Bags, cases, and trunks with false bottoms became popular, and people took to hollowing out a book or two in their home or office to keep their home stash secret from prying eyes.
For everyday folks, a personal flask became part of many people’s EDC.
No matter how it was transported, it had to be moved, and depending on the route, that sometimes meant hauling it on foot or with a pack animal through rough terrain.
The black market for booze blew up fast, and it was massive.
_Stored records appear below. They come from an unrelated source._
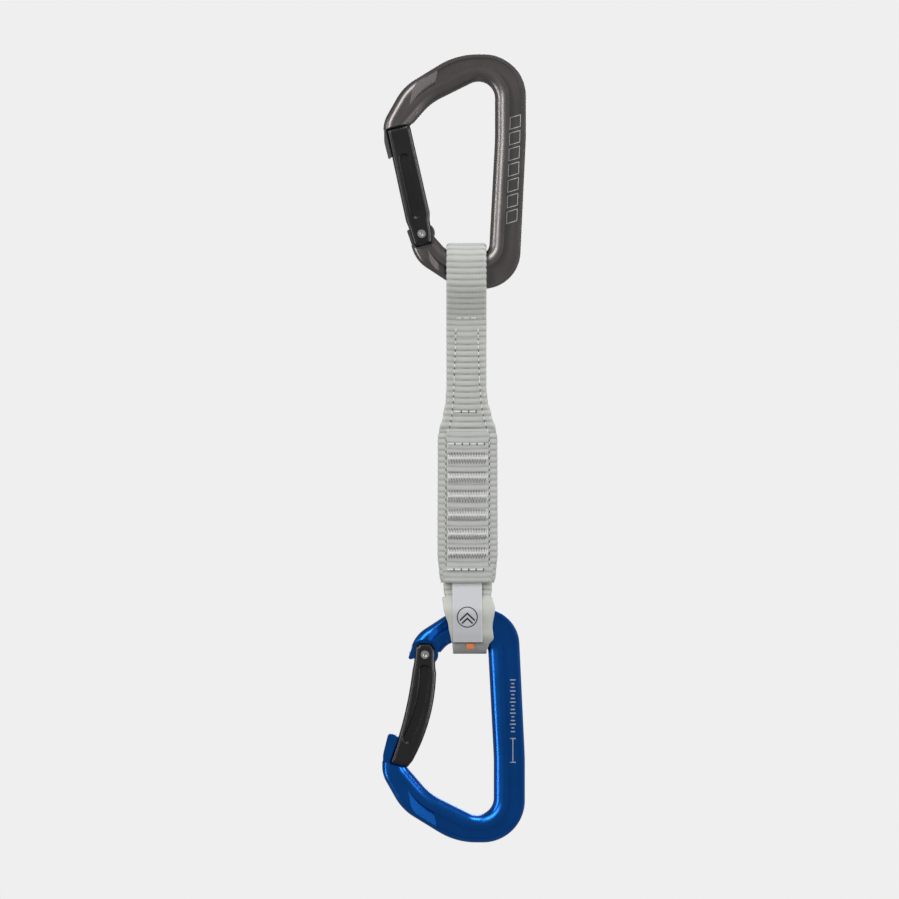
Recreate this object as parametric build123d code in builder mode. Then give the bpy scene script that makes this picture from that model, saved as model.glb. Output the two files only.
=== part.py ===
from build123d import *
from math import cos, radians, sin
import os

# A climbing quickdraw that hangs from its upper carabiner. Millimetres, +Z up, front face towards -Y.
# The spines of both carabiners are on the +X side and the gates on the -X side.
# The origin is the lowest point of the upper basket's inner face, where the bolt hanger carries it.
os.makedirs("parts", exist_ok=True)

# ---- carabiner frame, in its own (u, v) plane: v runs up from the narrow end to the wide basket ----
frame_half = 5.2           # half thickness of the round inner rail
flange_half = 4.0          # half thickness of the outer flange
web_half = 2.5             # half thickness at the bottom of the forged pocket
rail_width = 6.0           # width of the rail, from the inner edge
rim_width = 1.7            # width of the rim outside the pocket
rail_round = 4.6
outer_round = 3.4
ramp_run = 9.0             # length of the slope at each end of the pocket
nose_ramp = ((-29.0, -8.0), -10)     # where the pocket starts by the nose, and its heading
hinge_ramp = ((-21.0, -74.0), 10)    # the same by the hinge
spine_outer = 19.55
spine_inner = 6.5
spine_lean = 2.3           # how far the narrow end of the spine comes in
basket_rise = 11.6         # from the inner apex of the wide basket to the outside
narrow_outer = -87.0       # outside of the narrow end
narrow_inner = -72.7       # seat of the sling in the narrow end
seat_left = -12.0

# ---- gates ----
gate_half = 4.6            # half thickness of a gate
gate_width = 10.6
gate_round = 2.0           # rounding of the gate's long edges
gate_corner = 0.9          # rounding of its outline
gate_play = 0.35           # clearance between a gate and its frame
gate_lean = 12.2           # lean of the straight gate, from upright
cheek_radius = 6.1         # largest radius of the gate's cheeks about the rivet
shoulder_height = 1.0      # where the frame's full thickness stops, above the rivet
gap_width = 21.0           # the gap the gate fills, square to the gate
gap_height = 54.0
gap_shift = -1.5           # middle of the gap, across from the rivet
tongue_half = 2.2          # half thickness of the frame's hinge tongue
tongue_reach = 8.2         # how far the tongue runs from the rivet, inside the frame's outline
tongue_slope = -14.0       # lean of the tongue's upper edge
tongue_rise = 0.5          # height of that edge over the rivet
tongue_round = 0.8
fork_play = 0.3
tongue_radius = 4.2
cam_offset = 1.4           # lift of the plunger per radian of gate travel
rivet_radius = 1.5
rivet_play = 0.06
rivet_head_radius = 1.85
rivet_head_height = 0.45
dimple_radius = 0.8
dimple_depth = 0.5
nose_drop = 11.9           # length of the nose that the gate head covers
nose_inset = 0.3           # how far the nose stands in from the frame's outline
hook_half = 4.4            # half thickness of the nose outside the gate
hook_bury = 3.5            # how far the hook runs on into the frame
key_neck_half = 1.7
key_bulb_half = 2.7
key_bulb_height = 3.6
key_depth = 8.4            # how far the key reaches into the gate
key_play = 0.35
lip_depth = 1.2            # how far the frame's lip comes down over the gate's head
key_root = 1.0             # how far the key runs back into the hook
key_rise = 2.5             # how far the key runs past the gate's reach, into the frame
slot_rise = 2.0            # how far the gate's slots are cut past its head
slot_foot = 0.7            # how far the keyhole slot starts below the nose
channel_width = 3.2        # floor of the channels milled in the gate's faces
channel_depth = 0.9
channel_slope = 42.0       # lean of the channel's walls
bore_radius = 1.7
bore_play = 0.1
plunger_length = 5.0
spring_wire = 0.28
spring_turns = 8

top_rivet_at = (-24.3, -64.0)
top_reach = 46.2
bottom_rivet_at = (-22.4, -67.3)
bottom_reach = 47.9

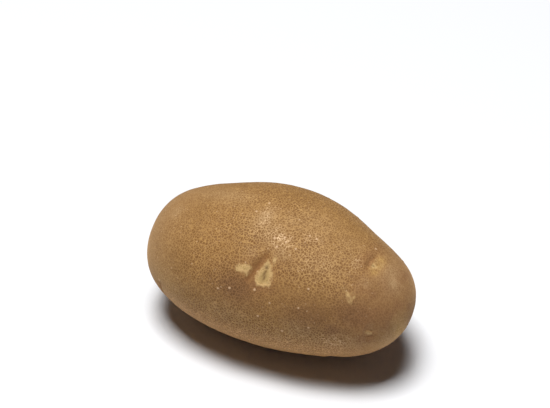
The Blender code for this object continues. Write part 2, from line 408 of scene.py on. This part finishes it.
# Relief too fine for the solid. The brow and its fold lie as in the part, in half widths of the eye.
relief = {
    "lumps": ((9.0, 0.10), (3.6, 0.05)),       # length and height in mm
    "eyeEnd": 2.2,                             # half widths, past which an eye leaves no mark
    "browPlace": -0.75, "browCurve": 0.2, "foldGap": 0.42,
    "foldSteps": (-0.8, -0.4, 0.0, 0.4, 0.8),  # across
    "foldReach": 0.14, "foldDepth": 0.2,       # depth as a share of the eye's
    # how much painted shade darkens the crease under a brow
    "foldShade": 0.8,
    "scarCorners": 12, "scarAhead": 0.6,       # ahead of the eye's centre, in mm
    "scarRim": 0.12, "rimInset": 0.2, "rimReach": 0.45,         # in mm
    "seamAhead": 0.7, "seamHalf": 0.35,        # in mm
    "seamLength": 0.25,                        # half of it, in half widths of the eye
    "seamDepth": 0.3,
    "redReach": 0.9,                           # how far an eye reddens the skin, in half widths
    "poreHeight": 0.12,
    "noCork": -9.0, "mostCork": 2.0,           # cork is in mm inside its edge, kept within 2 mm of it
    "corkEnd": 12.0, "tintEnd": 30.0,          # mm, past which a patch leaves no mark
}


def bell(distance, reach):
    return np.exp(-(distance / reach) ** 2)


def smoothStep(values, start, end):
    share = np.clip((values - start) / (end - start), 0, 1)
    return share * share * (3 - 2 * share)


def fromLine(line, ahead, across):
    # how far each point is from a line of straight stretches
    nearest = np.full(len(ahead), np.inf)
    for (x1, y1), (x2, y2) in zip(line, line[1:]):
        dx, dy = x2 - x1, y2 - y1
        share = np.clip(((ahead - x1) * dx + (across - y1) * dy) / (dx * dx + dy * dy), 0, 1)
        nearest = np.minimum(nearest, np.hypot(ahead - x1 - share * dx, across - y1 - share * dy))
    return nearest


def insideOutline(outline, ahead, across):
    # how far each point is inside a closed outline, below 0 outside
    closed = outline + outline[:1]
    inside = np.zeros(len(ahead), bool)
    for (x1, y1), (x2, y2) in zip(closed, closed[1:]):
        if y1 != y2:
            crosses = (y1 > across) != (y2 > across)
            inside ^= crosses & (ahead < x1 + (across - y1) * (x2 - x1) / (y2 - y1))
    nearest = fromLine(closed, ahead, across)
    return np.where(inside, nearest, -nearest)


def scarOutline(scar):
    # the outline as given, or an oval ahead of the eye's centre
    if len(scar) > 2:
        return scar
    ahead, across = scar
    corners = [math.tau * i / relief["scarCorners"] for i in range(relief["scarCorners"])]
    return tuple((relief["scarAhead"] + ahead * math.cos(c), across * math.sin(c)) for c in corners)


def grooveLine(half):
    # the crease under the brow, from one end to the other
    foldPlace = relief["browPlace"] + relief["foldGap"]
    return tuple((half * (foldPlace + relief["browCurve"] * step ** 2), half * step)
                 for step in relief["foldSteps"])


def shapeEyes(points, height, fields):
    # each eye's fold, scar and seams, and the fields that colour them
    noCork = relief["noCork"]
    for eye, spot in zip(eyes, eyeSpots):
        half = eye["width"] / 2
        ahead, across, apart = spot.place(points)
        near = apart < relief["eyeEnd"] * half
        inside = np.where(near, insideOutline(scarOutline(eye["scar"]), ahead, across), noCork)
        cork = inside - (1 - eye.get("pale", 1))
        if "brow" in eye:
            onBrow = insideOutline(eye["brow"], ahead, across)
            cork = np.maximum(cork, np.where(near, onBrow, noCork))
        fromGroove = fromLine(eye.get("groove", grooveLine(half)), ahead, across)
        fold = bell(fromGroove, relief["foldReach"] * half) * near
        plainSeam = (relief["seamAhead"], 0, relief["seamHalf"], relief["seamLength"] * half)
        seam = np.zeros(len(points))
        for seamAhead, seamAcross, halfAhead, halfAcross in eye.get("seams", (plainSeam,)):
            mark = bell(ahead - seamAhead, halfAhead) * bell(across - seamAcross, halfAcross)
            seam = np.maximum(seam, mark)
        seam = eye.get("seamDark", 1) * seam * near
        height += relief["scarRim"] * bell(inside - relief["rimInset"], relief["rimReach"]) * near
        height -= relief["foldDepth"] * eye["depth"] * fold
        height -= relief["seamDepth"] * seam
        fields["cork"] = np.maximum(fields["cork"], cork)
        fields["fold"] = np.maximum(fields["fold"], eye.get("dark", relief["foldShade"]) * fold)
        fields["seam"] = np.maximum(fields["seam"], seam)
        fields["around"] = np.maximum(fields["around"], bell(apart / half, relief["redReach"]) * near)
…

And while the feds didn’t have tools like drones, FLIR, or even helicopters back then, they were still very good at tracking down smugglers on land and the water.
At the same time, bootleggers had all sorts of little tricks to thwart trackers; many of them were tried and true methods of throwing people off a trail in the wilderness.
They hid bottles and cases of liquor in the carcasses of cows and pigs. You can better believe some dudes used a dead deer or maybe 100 to move some shine back in the day.
They dragged boards or random junk behind their cars or horses on dirt roads and trails to conceal their tracks. They would unexpectedly cut through pieces of wilderness on foot, loaded down with as much as they could carry, and even then, they had to hide their tracks.
There’s evidence that at least some bootleggers nailed things to their shoes to disguise their footprints — a photo that went semi-viral not too long ago of a shoe with a couple of deer hooves nailed to the bottom was reportedly used for this purpose.
They would also nail boards to their shoes or add an additional sole to the bottom facing the opposite way to disguise their direction of travel and went through streams for miles on foot and horseback to throw off dogs and human trackers alike.
Many were caught, but many got through — and even those who were caught weren’t looking at serious representations. The courts were soon awash in booze-related cases, and significant jail time for all but the worst offenders became rare, and corruption was rampant. At the same time, the public’s enthusiasm for the new laws waned as violent crime began to grow, punctuated by high-profile gangland murders, like the St. Valentine’s Day Massacre, which led to the creation of the first federal gun laws in the U.S.
Eventually, Prohibition ended, almost without ceremony, and took the black market it had created into the annals of history with it. Most bootleggers hung up their deer-hoof shoes, but the tradition was kept alive by pockets of rural moonshiners and smugglers.
To this day, plenty of folks quietly distill and brew for local communities without a state or federal license. (Did you know you need a license to distill spirits, even for personal use?)
And yes, those wonderful folks at the Bureau of Alcohol, Tobacco, Firearms and Explosives (ATF) are still running down moonshiners.
And some of them are still getting away with it.